Let’s Put It to Music (the title comes from a collection of Johnny Cash poems) is a twentieth-anniversary celebration that beautifully highlights the visual range of RG, without necessarily unlocking its sense of mystery. It’s a standalone release, although RG also presented a couple of birthday gigs in Oslo late last year. It’s also telling here that Kristoffersen doesn’t demand detailed explanations of Hiorthøy’s visual approach and working methods for each artist; instead, the designs here feel instinctive and unconstrained. And while there are various international labels which are famed for their visual aesthetic as well as their musical output—including Factory, Blue Note and ECM—RG remains unusual and intriguing for the disparity of its one-person art direction. Hiorthøy’s own background has spanned fine art schooling (from Trondheim to Copenhagen and New York) to fanzine culture, as well as his work as an electronic music composer and dance choreographer.
As writer/designer/publisher Adrian Shaughnessy points out in his foreword to Let’s Put It to Music, “Hiorthøy brings another dimension to Rune Grammofon—diversity and breadth of visual expression. There are themes that he pursues—abstract shapes executed with painterly techniques. But he mixes this with photography, cartoon-like line illustrations, geometric constructions and fragile dreamlike typography.”
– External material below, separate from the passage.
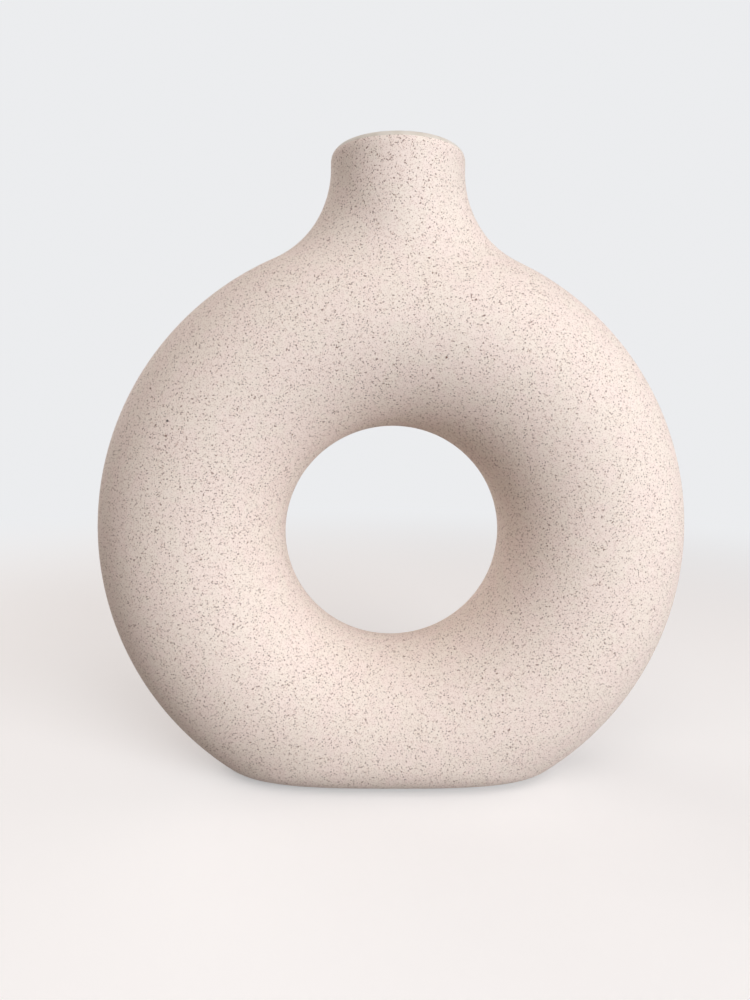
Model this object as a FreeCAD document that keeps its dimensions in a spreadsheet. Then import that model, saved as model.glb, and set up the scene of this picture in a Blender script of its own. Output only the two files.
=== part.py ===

Beyond the intro pieces, we’re left to immerse ourselves in the variety of these designs: their combination of subtlety and strength, and their deep colour palettes. Although the first visuals comprise studio shots from Supersilent’s 1-3 (hazy with sunlight reflections and surreal atmospheres), this book is not a “regular” retrospective, and the images/releases do not run chronologically; instead, we succumb to their flow. An accompanying 7-inch single (bearing intricately textured black-and-white artwork of leaves, thorns and woodgrain) provides a suitably shape-shifting soundtrack, with exclusive tracks from RG signings Fire! Orchestra, Maja SK Ratke and The Last Hurrah!! with Nora Zheng. Weird new favourites emerge each time you sift through the imagery, regardless of familiarity with the music artists themselves (even the most committed label trainspotter would find that RG deals plenty of unpredictable twists); these might include the designs for Motorpsycho records, whether it’s the strangely raunchy insect origami of X-3 (2010); the way that Behind the Sun (2014) overlays moody archetypes with cute yet creepy emoji-style cartoons; or the culinary portraits of Still Life with Eggplant (2013).
Hiorthøy’s fantastical collages and fleshy contrasts for the likes of Susanna and the Magical Orchestra and free jazz multi-instrumentalist Detail (First Detail, 2015) often feel like they’ll spring into sudden, haphazard life; they’re reminiscent at points of Jan Svankmajer’s fairytale/nightmare animations. Overall, though, no single reference point dominates; we’re swept from the exhilaratingly sensual, almost poppy portrait of Jenny Hval’s Innocence Is Kinky (2013) to the trippy cross-stitch typography for Thomas Stronen’s Politz (2006), and the florid, disco-tinged circles of Thou Shalt Boogie! (2013) by cosmic jazzers Bushman’s Revenge.
The book concludes, not with a clear-cut index, but a characteristically idiosyncratic array of “best of” lists from various RG players—so we have Hiorthøy’s personal top ten of Pantone colours (shout-out to Cool Gray 1C); free jazz sax/flute/clarinet blaster Mats Gustafsson’s “Top 11 most effective and brutal brain melting ‘pig screaming’ saxophone treatments ever recorded”, Jenny Hval’s erudite list of nineties club anthems, or Kristoffersen’s favourite painters, in alphabetical order (spanning Gunnor Advocaat to Mark Rothko). In many ways, RG feels like a dream vision of a record label—fuelled by passion, irreverent in tone yet serious in execution, somehow miraculously buffered from corporate industry expectations. The sound and visuals here cover two decades of inspiration and unpredictability, but they also bristle with creative possibilities for a long time to come.